L’Abrivado (Ankunft der Stiere)
Nachdem nun die ersten Fotos im Kasten sind geht es für mich zurück an den Pool und erst einmal wieder etwas die Sonne Südfrankreichs tanken. Ich entspanne auf dem Liegestuhl und blicke auf das wunderschöne Landhaus und den 100jährigen Baum sowie auf meinen Freund, den Olivenbaum. Hier lässt es sich wunderbar relaxen und als sei mein Glück nicht schon perfekt genug, bringt mir Veronika noch einen dieser leckeren Thé à la menthe (Pfefferminztee) nach Art des Hauses (hier kommt der arabische Einfluss von Rachid durch) an den Pool und will wissen, ob ich am Abend Lust habe mit auf ein Dorffest zu kommen . Natürlich habe ich Lust!
Kurz darauf ist auch schon Essenszeit und nachdem ich wieder mit frischem, super leckerem Essen im Kreise der Familie versorgt wurde, mache ich mich wieder an die Arbeit und dekoriere die nächsten Zimmer, die ich dann anschließend am Nachmittag ablichte. Zunächst ist die wundervolle, offene pinkfarbenen Küche mit den schönen alten Fliesen dran.
Weiter geht es dann im Wohnesszimmer nebenan weiter, wo ich mir zu Deko Zwecken im Garten einen Blumenstrauß im Stile der Provence zusammen pflücke und ihn passend zu der Einrichtung auf dem Tisch drapiere. Nun können die nächsten Fotos für heute geschossen werden, ehe ich mich anschließend fertig für den Besuch des Dorffestes mache.
Veronika, die Kinder und ich kommen in den Ort hinein und im Zentrum des Ortes stoßen wir auf Menschen am Straßenrand, die hinter einem Gitterzaun stehen, der entlang der kompletten Straße aufgebaut wurde. Kaum komme ich am Zaun an, da wird es auch schon lauter und eine Herde Reiter kommt aufgeregt die Straße herunter geritten und inmitten dieser Reiter ist ein Stier, den die „Gardians“ auf ihren schönen Camargue Pferden versuchen in Schach zu halten. Vom Rand aus schlüpfen immer wieder mutige, einheimische Dorfburschen (attrapaïres) zwischen den Gitterstäben hindurch und versuchen dem Stier den Ausriss zwischen den Pferden zu ermöglichen bzw. den Stier zum Stehen zu bringen. Die jungen Männer des Dorfes versuchen dabei schreiend und gestikulierend den Riss zwischen den Pferden zu schaffen, um an den Bullen zu gelangen und ihn durch packen an den Hörnern zun Stand zu bringen. Diese Mischung aus Mutprobe der Dorfjugend, den angesehenen Gardians auf ihren Camargue Pferden und den Stieren auf den Straßen des Dorfes sorgen für viel Spannung und Unterhaltung in der Bevölkerung. Früher war es noch so, dass wenn die Jugendlichen den Stier rausgezogen bekamen und immobilisieren konnten dann gehörte der Stier dem Dorf, erklärt mir Veronika während gerade der nächste Stier nur wenige Zentimeter vor mir vorbei gerannt kommt und ich schnell wieder Schutz hinter dem Gitterzaun finde.

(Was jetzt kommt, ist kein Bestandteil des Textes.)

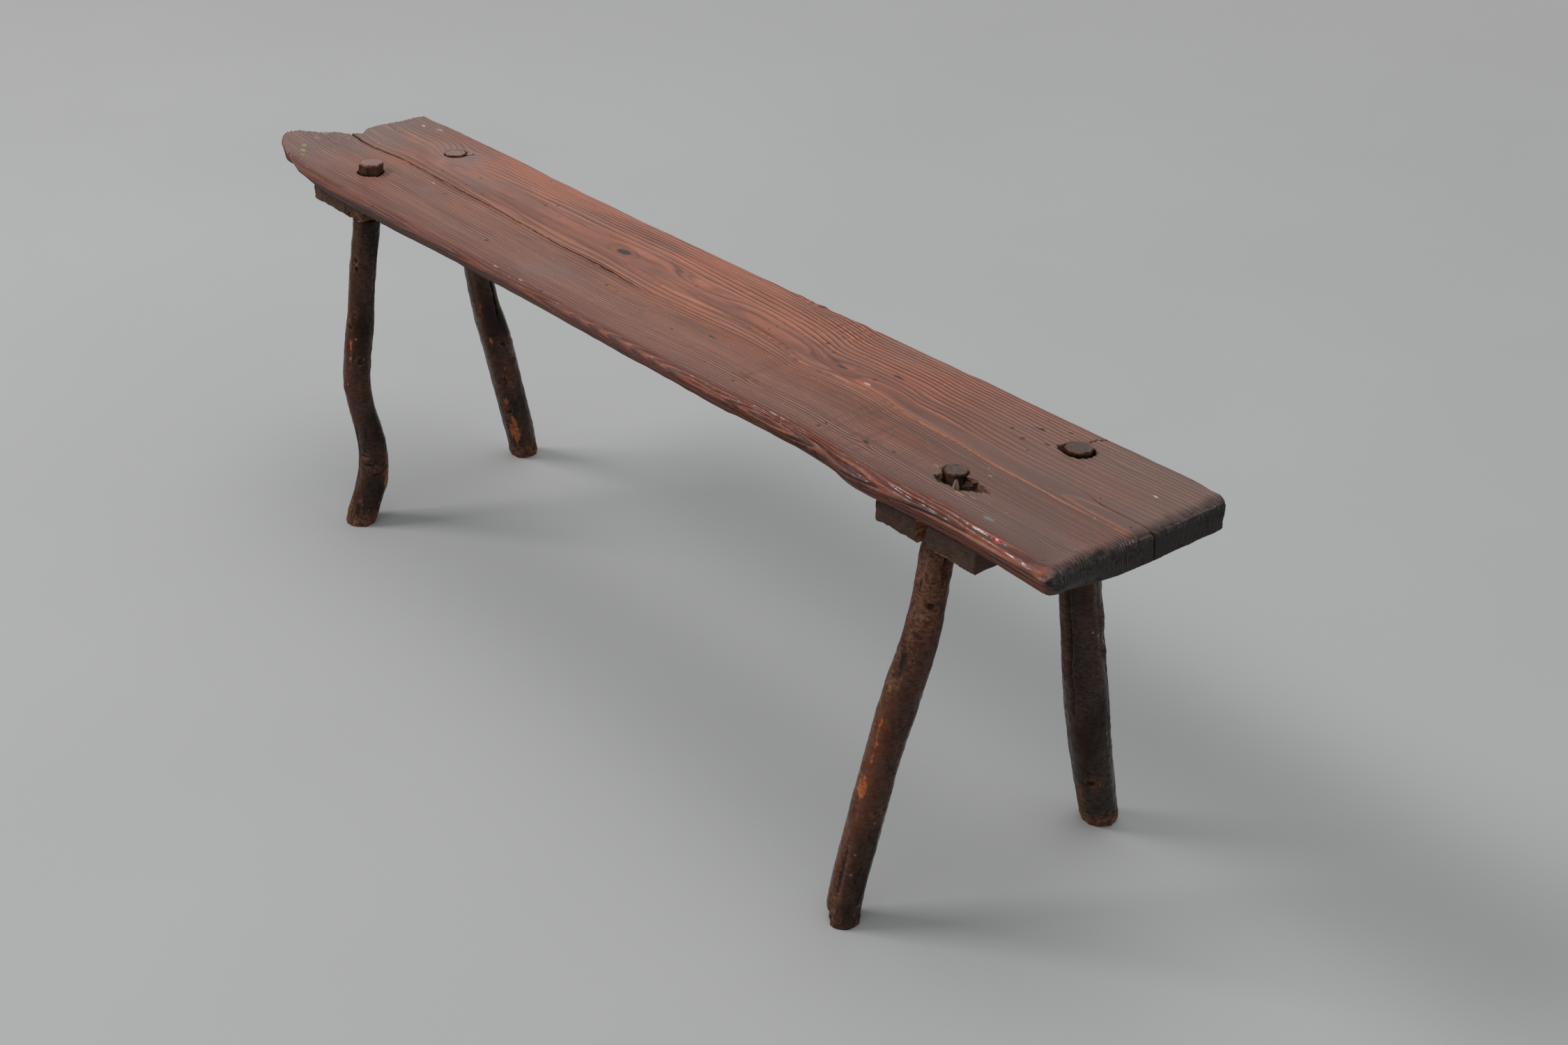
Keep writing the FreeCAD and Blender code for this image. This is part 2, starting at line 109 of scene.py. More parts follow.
# Ends, y and x
LEFT_END = (
    (-112, -590), (-104, -598), (-96, -628), (-87, -654), (-79, -676), (-72, -688.5),
    (-64, -699), (-55, -703), (-47, -701), (-40, -696), (-33, -687), (-26.5, -678),
    (-18, -671), (-10, -666), (-4, -655), (2, -649), (8, -642), (13, -638), (18, -642),
    (25, -648.5), (31, -651), (48, -653), (66, -652.4), (85, -650), (103, -649.6), (114, -643),
)
RIGHT_END = (
    (-112, 688), (-109, 696), (-106, 700), (-99.5, 702.6), (-80, 702), (-50, 701.5),
    (-10, 702.5), (12, 702.8), (40, 703), (80, 702.6), (100, 702.8), (107, 701.5), (112, 695),
)
# How far the left and the right end's shape is felt along the plank
END_REACH = (300.0, 60.0)
# Where the ends' outlines are read: y at the front edge, and the way to the back edge
END_START = -104.5
END_SPAN = 216.0

# Wear of the arrises: how far the rounding reaches in from each face
FRONT_ROUND = (9.0, 7.0)
BACK_ROUND = (4.5, 4.0)
# From here to the right the worn front arris is broader by this share
BEVEL_START = 320.0
BEVEL_GAIN = 0.95
LEFT_ROUND = 6.0
RIGHT_ROUND = 8.5
LOWER_ROUND = 2.5
# How far the front face lies behind the edge at each depth, and the share lost to the right
UNDERCUT = ((0, 0), (5, 0), (9, 1.8), (13.5, 5), (20, 11), (26, 17), (30, 20))
UNDERCUT_LOSS = 0.3

# ---------------------------------------------------------------- grain of the plank

# The line that the grain follows, x and y
GRAIN_LINE = (
    (-703, 3), (-648, 2), (-593, -2), (-521, 3), (-467, 2), (-411, 1), (-363, 0), (-278, -2),
    (-235, -4), (-165, -7), (-88, -7), (-35, -9.5), (9, -12), (50, -10.5), (92, -9),
    (144, -8), (195, -11), (228, -17), (247, -22), (300, -17), (364, -16.5), (391, -21),
    (431, -22), (491, -26.5), (534, -29.5), (572, -30.5), (662, -31.5), (703, -31),
)
RIDGE_OFFSET = 24.0
PITH_OFFSET = 37.0
PITH_DEPTH = 62.0
PITH_RISE = 0.008
# Number of the ring at the seat's surface over the pith, and the usual y of the front edge
FIRST_RING = 60
FRONT_LINE = -105.5

# Knots and swirls: x, y, reach along, reach across, how many rings they push up
SWIRLS = (
    (-96, 35, 34, 10, 1.7), (-96, 35, 10, 5.5, 0.8), (-485, 68, 36, 24, 3.0), (156, 107, 22, 9, 1.7),
    (420, -64, 13, 5.5, 1.5), (241, -62, 13, 5, 1.2), (285, 22, 34, 9, 1.5), (-330, 40, 120, 14, -0.8),
    (30, 42, 60, 9, 0.9), (560, 5, 60, 10, 0.8),
)
# Dense dark grain round the back left tenon: x, y, half length, half width
HALO = (-484, 67, 47, 34)
# Dark hearts of the knots: x, y, half length, half width, lift
KNOTS = (
    (-96, 35, 15, 7.5, 0.8), (156, 108, 9, 4.5, 0.6), (420, -64, 8, 3.6, 0.5),
    (241, -62, 9, 3.8, 0.5), (285, 25, 12, 3, 0.2), (338, 52, 11, 3, 0.3), (150, -30, 9, 2.5, 0.2),
)
# Dents, pits and scars: x, y, half length, half width, depth
DENTS = (
    (502, 80, 6, 3.0, 2.2), (529, 62, 4.5, 2.5, 1.6), (524, -9, 12, 3.0, 1.6), (479, -15, 14, 4.5, 1.5),
    (455, -22, 9, 2.5, 1.2), (637, 57, 5, 3.0, 1.0), (560, 92, 22, 3.0, 1.2), (600, 84, 16, 2.5, 1.0),
    (-520, -88, 22, 7.0, 1.6), (-474, -47, 12, 8.0, 2.0), (-360, -96, 24, 2.6, 1.4), (-200, -98, 18, 2.4, 1.6),
    (-60, -97, 16, 2.6, 1.4), (30, -98, 12, 2.0, 1.4), (330, -92, 22, 2.8, 1.8), (610, -84, 14, 3.0, 1.2),
    (676, -84, 19, 17.0, 3.2), (-640, -45, 14, 9.0, 0.8), (-610, 55, 16, 4.0, 0.8), (-150, -60, 4, 2.0, 0.8),
    (60, -60, 4.5, 1.8, 0.7), (-560, 24, 8, 2.0, 0.9), (-20, 88, 5, 2.0, 0.6), (210, 60, 5, 1.8, 0.6),
)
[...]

Der Stier hat in der Camargue eine besondere Bedeutung und eine lange Tradition. Hier feiert man den Stier und das Camargue-Pferd in den Arenen, aber auch auf den Straßen der Dörfer .
L’Abrivado nennt sich dabei die Ankunft der Stiere, die von den Gardians zu Pferde begleitet werden. Mehrere abrivados folgen nahtlos aufeinander und stellen die Erfahrung der Gardians auf eine harte Probe. Es gilt die Stiere in Formation zu halten, die immer wieder versuchen auszureißen. Der Stier wird dabei in enger Formation von den berittenen Hirten (den Gardians) auf ihren Pferden umkreist, um zu vermeiden, dass die attrapaïres (jungen Dorfburschen) die Stiere nicht entwischen lassen können. Dies ist dann Gelegenheit für die Gardians, die Fähigkeiten und die Geschicklichkeit ihrer Pferde zu demonstrieren und in den Straßen des Dorfes entflohene Stiere wieder einzufangen und in Formation zu bringen.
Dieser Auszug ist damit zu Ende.